Sobre as acusações de ter
supostamente barrado itens que comporiam o Enem, Dupas disse as provas foram
montadas pela equipe técnica e que é comum a troca de questões durante a
montagem paga garantir o nível do exame.
"As provas foram montadas
pela equipe técnica, seguindo a mitologia que vem sendo adotada, a teoria de
resposta ao item (TRI). A prova possui um conjunto de questões de diversos
níveis de dificuldade que são calibradas para garantir um certo nível de prova.
É comum, portanto, que durante a montagem da prova, tenha itens que são
retirados e itens que são colocados, justamente para garantir um nivelamento
das provas."
Dupas também comentou sobre a
afirmação feita pelo presidente Jair Bolsonaro de que as questões do Enem
começavam a "ter a cara do governo" e declarou que não houve
interferência da presidência na formulação do Enem.
"Não houve interferência
alguma do Palácio do Planalto, não houve.
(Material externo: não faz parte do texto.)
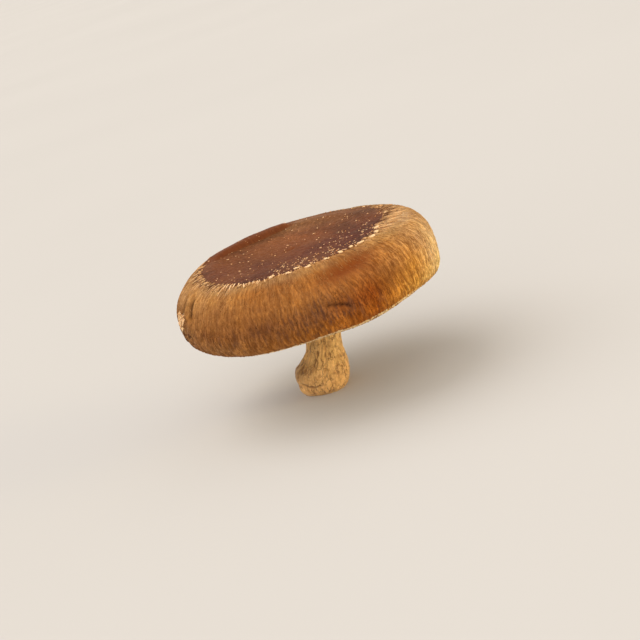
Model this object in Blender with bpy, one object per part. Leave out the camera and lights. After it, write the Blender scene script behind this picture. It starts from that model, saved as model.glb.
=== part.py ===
"""Fresh shiitake mushroom, standing upright on the cut foot of its stem.

Metres, +Z up.  The origin is the centre of the flat cut foot.  The cap's axis
runs parallel to +Z and lies CAP_X to the +X side of the foot, because the stem
leans that way on its way up.  +Y is the side away from the scarred front.

Three solids, as the fruit body comes apart in the kitchen:
  cap    the flesh and skin, with an inrolled margin and a shallow hollow below
  gills  the ring of radial lamellae that fills the hollow under the cap
  stem   the fibrous stalk, widened at the base and cut flat
"""

import bpy
import bmesh
from math import atan2, cos, exp, pi, radians, sin, sqrt

# ---------------------------------------------------------------- dimensions
CAP_X = 0.0057            # cap axis, measured from the foot's centre

RIM_R = 0.0534            # widest radius of the cap
RIM_Z = 0.0456            # height of the widest ring
LOWER_R = 0.0483          # radius where the side turns under into the margin
LOWER_Z = 0.0353          # height of that turn
DISC_R = 0.0398           # radius of the nearly flat top
DISC_Z = 0.0612           # height of the edge of the flat top
DISH = 0.0016             # how far the middle of the top sinks
LIP = 0.0009              # raised lip just inside the edge, at the far left
SHOULDER_N = 2.30         # superellipse exponent of the shoulder
SHOULDER_SWING = 0.45     # squarer to the right, softer to the left

MARGIN_W = 0.0047         # thickness of the inrolled margin
HOLLOW_EDGE_Z = 0.0434    # ceiling of the hollow at the margin
HOLLOW_MID_Z = 0.0470     # ceiling of the hollow over the stem
SEAT_R = 0.0100           # flat patch of the ceiling over the stem

GAP = 0.0003              # clearance between touching pieces

LAMELLAE = 72
GILL_HOLE_R = 0.0088      # the stem's apex stands in this hole
GILL_EDGE_Z = 0.0388      # lower edge of the lamellae at the margin
GILL_RISE = 0.0034        # how much higher that edge is at the stem
GILL_ROOT = 0.0012        # thickness of flesh above the valleys

NECK_R = 0.0072
APEX_R = 0.0085
BASE_SWELL = 0.0031
BASE_Z = 0.0060
FOOT_ROUND = 0.0032       # height over which the foot's edge rounds off
FOOT_TUCK = 0.12          # share of the radius lost by that rounding
LOBE = 0.0020             # knob on the left of the base

CAP_STEPS = 96
STEM_STEPS = 40


# ------------------------------------------------------------------- helpers
def smooth(t):
    t = min(1.0, max(0.0, t))
    return t * t * (3.0 - 2.0 * t)


def hump(theta, at_deg, width):
    """A soft bump around the axis, 1 at at_deg."""
    return exp((cos(theta - radians(at_deg)) - 1.0) / width ** 2)


def material(name, colour, roughness, metallic=0.0):
    mat = bpy.data.materials.new(name)
    mat.use_nodes = True
    bsdf = mat.node_tree.nodes["Principled BSDF"]
    bsdf.inputs["Base Color"].default_value = (*colour, 1.0)
    bsdf.inputs["Roughness"].default_value = roughness
    bsdf.inputs["Metallic"].default_value = metallic
    return mat


# ----------------------------------------------------------------- the cap
def cap_rim(theta):
    """The rings that steer the cap's section at one bearing."""
    rim_r = RIM_R * (1 + 0.006 * cos(2 * theta - 0.5)
                     + 0.004 * cos(3 * theta + 1.2) + 0.003 * cos(5 * theta + 0.4))
    rim_z = RIM_Z + 0.0006 * cos(2 * theta + 0.8)
    low_r = (LOWER_R * (1 + 0.008 * cos(3 * theta + 0.9) + 0.006 * cos(4 * theta + 2.1))
             + 0.0012 * hump(theta, -30, 0.40))
    low_z = (LOWER_Z + 0.00035 * cos(3 * theta + 0.5) + 0.0003 * cos(5 * theta + 1.9)
             + 0.0002 * cos(8 * theta + 0.7)
             + 0.0012 * hump(theta, -35, 0.35) - 0.0008 * hump(theta, 5, 0.30))
    disc_r = DISC_R + 0.0005 * cos(2 * theta + 0.3)
    disc_z = DISC_Z + 0.0003 * cos(2 * theta + 2.2)
    power = SHOULDER_N + SHOULDER_SWING * cos(theta - 0.1)
    return rim_r, rim_z, low_r, low_z, disc_r, disc_z, power


def hollow_r(theta):
    """Inner wall of the margin."""
    return cap_rim(theta)[2] - MARGIN_W


def ceiling_z(r, wall_r):
    """Ceiling of the hollow, flat over the stem and falling to the margin."""
    t = max(0.0, (r - SEAT_R) / (wall_r - SEAT_R))
    return HOLLOW_MID_Z - (HOLLOW_MID_Z - HOLLOW_EDGE_Z) * t ** 1.6


def dish_z(theta, f):
    """Height of the top against the disc's edge, f = radius / disc radius."""
    lip = LIP * exp(-((f - 0.86) / 0.10) ** 2) * (0.5 + 0.5 * cos(theta - radians(125)))
    return -DISH * (1 - f * f) ** 1.5 + lip + 0.00025 * (1 - f)


def cap_section(theta):
    """(radius, height) from the top's centre, over the rim, to the ceiling."""
    rim_r, rim_z, low_r, low_z, disc_r, disc_z, power = cap_rim(theta)
    rows = []
    for f in (0.0, 0.24, 0.46, 0.64, 0.79, 0.90):
        rows.append((disc_r * f, disc_z + dish_z(theta, f)))
    for i in range(9):                                   # shoulder
        a = pi / 2 * (1 - i / 8)
        rows.append((disc_r + (rim_r - disc_r) * max(0.0, cos(a)) ** (2 / power),
                     rim_z + (disc_z - rim_z) * sin(a) ** (2 / power)))
    for i in range(1, 6):                                # side, down to the turn
        t = i / 5
        rows.append((low_r + (rim_r - low_r) * sqrt(1 - t ** 2.2),
                     rim_z + (low_z - rim_z) * t))
    for dr, dz in ((0.0013, -0.0007), (0.0029, -0.0005), (0.0042, 0.0009),
                   (MARGIN_W, 0.0030)):                  # rolled margin
        rows.append((low_r - dr, low_z + dz))
    wall = low_r - MARGIN_W
    for f in (1.0, 0.76, 0.50):
        rows.append((wall * f, ceiling_z(wall * f, wall)))
    rows.append((SEAT_R, HOLLOW_MID_Z))
    rows.append((0.0, HOLLOW_MID_Z))
    return rows


# ---------------------------------------------------------------- the gills
def gill_section(theta, crest):
    """Section of the gill ring: crest is True on the edge of a lamella."""
    wall = hollow_r(theta) - GAP
    cap_wall = hollow_r(theta)
    rows = []
    for i in range(4):                                   # back, against the flesh
        r = wall + (GILL_HOLE_R - wall) * i / 3
        rows.append((r, ceiling_z(r, cap_wall) - GAP))
    for i in range(6):                                   # lower edges, outwards
        r = GILL_HOLE_R + (wall - GILL_HOLE_R) * i / 5
        inward = (wall - r) / (wall - GILL_HOLE_R)
        edge = GILL_EDGE_Z + GILL_RISE * inward ** 1.3
        root = ceiling_z(r, cap_wall) - GAP - GILL_ROOT
        rows.append((r, edge if crest else root))
    return rows


# ----------------------------------------------------------------- the stem
STEM_HEIGHTS = (0.0, 0.0009, 0.0019, FOOT_ROUND, 0.0052, 0.0072, 0.0090, 0.0106,
                0.0120, 0.0134, 0.0150, 0.0170, 0.0195, 0.0225, 0.0260, 0.0300,
                0.0340, 0.0380, 0.0415, HOLLOW_MID_Z - GAP)


def stem_point(theta, z):
    lean = CAP_X * smooth((z - 0.002) / 0.024)
    r = (NECK_R + (APEX_R - NECK_R) * smooth((z - 0.028) / 0.011)
         + BASE_SWELL * exp(-abs((z - BASE_Z) / 0.0080) ** 2.8))
    knobbly = 1 - smooth((z - 0.030) / 0.009)            # the apex is round
    r *= 1 + knobbly * (0.03 * cos(2 * theta + 1.0) + 0.02 * cos(3 * theta + 2.0))
    r += LOBE * hump(theta, 185, 0.75) * exp(-((z - 0.0106) / 0.0038) ** 2)
    r += 0.0006 * hump(theta, 10, 0.60) * exp(-((z - 0.0080) / 0.0050) ** 2)
    r *= 1 - FOOT_TUCK * max(0.0, 1 - z / FOOT_ROUND) ** 1.8
    return lean + r * cos(theta), r * sin(theta)


# ------------------------------------------------------------------ turning
def turned(name, rows, steps, place, mat, closed):
    """Spin a section of that many rows about Z, then place each point."""
    bm = bmesh.new()
    row_of = bm.verts.layers.int.new("row")
    chain = []
    for i in range(rows):
        # spaced out on a plain half circle so that the spin has no doubles
        a = pi * (i / (rows - 1)) if not closed else 2 * pi * i / rows
        if closed:
            v = bm.verts.new((2.0 + cos(a), 0.0, sin(a)))
        else:
            v = bm.verts.new((sin(a) if 0 < i < rows - 1 else 0.0, 0.0, cos(a)))
        v[row_of] = i
        chain.append(v)
    edges = [bm.edges.new((a, b)) for a, b in zip(chain, chain[1:])]
    if closed:
        edges.append(bm.edges.new((chain[-1], chain[0])))
    bmesh.ops.spin(bm, geom=chain + edges, cent=(0, 0, 0), axis=(0, 0, 1),
                   dvec=(0, 0, 0), angle=2 * pi, steps=steps, use_merge=True,
                   use_duplicate=False)
    bmesh.ops.remove_doubles(bm, verts=bm.verts, dist=1e-5)
    bm.verts.ensure_lookup_table()
    for v in bm.verts:
        theta = atan2(v.co.y, v.co.x)
        step = round(theta / (2 * pi) * steps) % steps
        v.co = place(v[row_of], 2 * pi * step / steps, step)
    bmesh.ops.recalc_face_normals(bm, faces=bm.faces)
    if bm.calc_volume(signed=True) < 0:
        bmesh.ops.reverse_faces(bm, faces=bm.faces)
    mesh = bpy.data.meshes.new(name)
    bm.to_mesh(mesh)
    bm.free()
    mesh.materials.append(mat)
    mesh.shade_smooth()
    mesh.set_sharp_from_angle(angle=radians(50))
    obj = bpy.data.objects.new(name, mesh)
    bpy.context.scene.collection.objects.link(obj)
    return obj


def build():
    for obj in list(bpy.data.objects):
        bpy.data.objects.remove(obj, do_unlink=True)

    root = bpy.data.objects.new("shiitake", None)
    bpy.context.scene.collection.objects.link(root)

    cap_rows = len(cap_section(0.0))
    cap = turned("cap", cap_rows, CAP_STEPS,
                 lambda row, th, k: (lambda p: (p[0] * cos(th), p[0] * sin(th), p[1]))(
                     cap_section(th)[row]),
                 material("cap_skin", (0.215, 0.095, 0.034), 0.58), closed=False)
    cap.location.x = CAP_X

    gill_rows = len(gill_section(0.0, True))
    gills = turned("gills", gill_rows, 2 * LAMELLAE,
                   lambda row, th, k: (lambda p: (p[0] * cos(th), p[0] * sin(th), p[1]))(
                       gill_section(th, k % 2 == 0)[row]),
                   material("gill_flesh", (0.78, 0.64, 0.42), 0.62), closed=True)
    gills.location.x = CAP_X

    # two pole rows close the stem: the cut foot's middle and the top's middle
    heights = (0.0,) + STEM_HEIGHTS + (STEM_HEIGHTS[-1],)

    def stem_place(row, th, k):
        z = heights[row]
        if row == 0:
            return (0.0, 0.0, 0.0)
        if row == len(heights) - 1:
            return (CAP_X, 0.0, z)
        x, y = stem_point(th, z)
        return (x, y, z)

    stem = turned("stem", len(heights), STEM_STEPS, stem_place,
                  material("stem_skin", (0.48, 0.26, 0.075), 0.66), closed=False)

    for obj in (cap, gills, stem):
        obj.parent = root


build()
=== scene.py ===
from math import pi, radians, degrees, sin, cos, tan, atan2

import bpy
import numpy as np
from mathutils import Matrix, Vector


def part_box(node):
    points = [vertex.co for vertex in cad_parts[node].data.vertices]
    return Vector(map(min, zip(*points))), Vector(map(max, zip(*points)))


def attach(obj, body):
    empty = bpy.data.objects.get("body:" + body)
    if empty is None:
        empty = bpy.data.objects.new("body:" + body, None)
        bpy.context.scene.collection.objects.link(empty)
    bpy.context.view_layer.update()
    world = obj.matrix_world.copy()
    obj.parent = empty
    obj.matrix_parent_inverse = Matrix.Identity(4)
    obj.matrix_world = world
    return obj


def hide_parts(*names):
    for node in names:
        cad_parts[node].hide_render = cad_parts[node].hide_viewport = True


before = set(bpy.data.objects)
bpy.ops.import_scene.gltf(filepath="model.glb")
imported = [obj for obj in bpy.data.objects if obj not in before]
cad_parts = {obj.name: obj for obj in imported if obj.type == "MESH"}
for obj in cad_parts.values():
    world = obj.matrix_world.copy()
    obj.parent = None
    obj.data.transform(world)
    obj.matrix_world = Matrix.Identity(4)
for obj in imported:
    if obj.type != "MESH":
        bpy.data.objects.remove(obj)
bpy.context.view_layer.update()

# =====================================================================
# A fresh shiitake, built in millimetres around the cap's axis and then
# put in the CAD frame.  Bearings are in degrees, 0 = +X, -90 = the front.
# =====================================================================
MM = 0.001
lo_cap, hi_cap = (np.array(v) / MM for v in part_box("cap"))
lo_gill, hi_gill = (np.array(v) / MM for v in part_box("gills"))
lo_stem, hi_stem = (np.array(v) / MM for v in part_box("stem"))

# the section that the CAD cap follows, in mm above the foot
RIM_R, RIM_Z = 53.4, 45.6
LOWER_R, LOWER_Z = 48.3, 35.3
DISC_R, DISC_Z = 39.8, 61.2
DISH, LIP = 1.6, 0.9
SHOULDER_N, SHOULDER_SWING = 2.30, 0.45
MARGIN_W = 4.7
HOLLOW_EDGE_Z, HOLLOW_MID_Z, SEAT_R = 43.4, 47.0, 10.0
GILL_HOLE_R, GILL_EDGE_Z, GILL_RISE = 8.8, 38.8, 3.4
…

A cara do nosso governo -- da nossa
gestão, no caso do senhor ministro Milton Ribeiro --, é seriedade e
transparência. Não houve interferência alguma do Palácio do Planalto em decidir
ou escolher qualquer item da prova ou tema da redação."
No dia seguinte à declaração do presidente, o ministro da Educação declarou não haver interferência do governo na prova – e atribuiu os pedidos de demissão ao pagamento de gratificações. A entidade que representa funcionários negou que a discussão tivesse interesse financeiro por trás.